In Chapter 5 we introduce the concept of the detection limit for single-concentration based designs. The detection limit is used of make the binary decision as to whether or not an analyte is present in the sample. The various approaches to this problem differ primarily as to whether and how false positive and false negative error rates are specified and at what concentration, if any, the samples are "spiked." Although the single-concentration design is the least statistically rigorous in that it provides no way in which to estimate the variance function (i.e., the relationship between variability and true concentration), it is by far the most widely used approach to estimating the detection limit and the easiest to compute. We present it here as a review and as a way of fixing ideas for the presentation of calibration-based (i.e., more than one concentration) detection limit estimators, which are the primary theme of this part of the book.
In Chapter 6 we introduce the concept of the quantification limit for single-concentration designs. The quantification limit describes the point on the calibration curve at which the signal-to-noise ratio is sufficiently large to have reasonable confidence in the true concentration based on measured value( s). As one might expect, this conceptual definition can lead to a multitude of operational definitions. Again, the single-concentration design estimators are presented here as a means of fixing ideas and preparing the reader for the more statistically advanced calibration-based estimators.
In Chapters 7 and 8 we extend the concepts of detection and quantification limits to calibration-based designs in which multiple concentration points are used to model simultaneously the relationships between measured and true concentration and variability and true concentration.
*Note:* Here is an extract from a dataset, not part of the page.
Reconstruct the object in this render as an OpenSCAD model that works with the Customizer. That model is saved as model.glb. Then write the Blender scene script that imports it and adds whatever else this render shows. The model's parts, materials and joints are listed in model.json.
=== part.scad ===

A variety of approaches are described, based largely on the statistical foundation provided in Chapters 3 and 4. As in all cases, the methods are illustrated using a number of relevant examples.
In Chapter 9 we extend the methods developed in Chapters 4, 7, and 8 to the important problem of determining the number of significant digits for an estimated concentration. In this chapter we also present new guidelines for reporting measurements and corresponding uncertainty estimates.
In Chapter 10 we present experimental design issues that underlie detection and quantification limit studies. In this chapter we consider problems of variance component estimation, between-and within-laboratory studies, selecting calibration standards, and various traditional experimental designs that can be used to provide representative conditions.
In Chapter 11 we extend the previous developments to the case of multiple laboratories. When the same data can be analyzed by multiple laboratories, both within- and between-laboratory variance components must be incorporated into the interval estimates for the calibration function. This is often the case when split samples are obtained and analyzed by different laboratories for regulatory or quality control purposes. In this chapter we introduce new work on generalized mixed-effects models (i.e., the laboratory is random and the concentration is fixed) and corresponding interval estimates.
Part II deals with the impact that use of detection and quantification limits have on traditional environmental statistics. As described in these chapters, the presence of nondetected values have a profound effect on the usual complete data case for testing hypotheses and constructing interval estimates.
In Chapter 12 we discuss how laboratory uncertainty estimates can be used to determine if the underlying true concentration for an individual measured concentration exceeds a regulatory standard. In Chapters 13 to 16 we discuss methods for dealing with the resulting data, which comprise a mixture of detected and nondetected concentrations. In Chapter 13 we review the literature on methods for dealing with censored data. In this chapter we consider imputation methods, linear estimators, regression methods, methods based on normal order statistics, maximum likelihood estimators, restricted maximum likelihood estimators, and delta distributions. In Chapter 14 we present methods for testing for distributional form, including cases in which the data are censored. In Chapter 15 we provide a general overview of testing for outliers in environmental data. In Chapter 16 we provide a general overview of nonparametric methods for testing trend that are all suitable for data that comprise a mixture of quantifiable and nonquantifiable data.
Chapter 17 is a broad overview of statistical methods for environmental detection monitoring, including problems of statistical prediction, multiple comparisons, treatment of nondetects, nonparametric alternatives, intrawell comparisons, applied to problems in groundwater, surface water, and air monitoring.
In Chapters 18 to 21 we present a unified treatment of statistical methods for analysis of data collected as part of compliance, assessment, and corrective-action programs. Although statistical methods for detecting an environmental impact (Chapter 17) have been well studied, considerably less attention has been paid to the characterization of the rate and extent of a release and the effects of remediation. In Chapter 18 we provide a general overview of the problem and a sketch of the general approaches that are available. In Chapter 19 we discuss comparisons to regulatory standards and in Chapter 20, statistical methods for comparison to background concentrations. The methods are then illustrated in Chapter 21 using a series of three case studies. Much of the material presented in these four chapters will be new to practitioners in this area. We consider methods for normal and lognormal distributions, as well as nonparametric alternatives. For the comparison to regulatory standards, we present normal, lognormal, and nonparametric confidence bounds for the mean, median, and other percentiles of the concentration distribution. As in all cases in this book, methods for the treatment of censored laboratory data are emphasized.
The book concludes with a review of currently available software (Chapter 22), a summary (Chapter 23), and an annotated bibliography. The bibliography covers most papers published in the area of detection and quantification and a brief discussion of each, as a well as a list of references used in the text.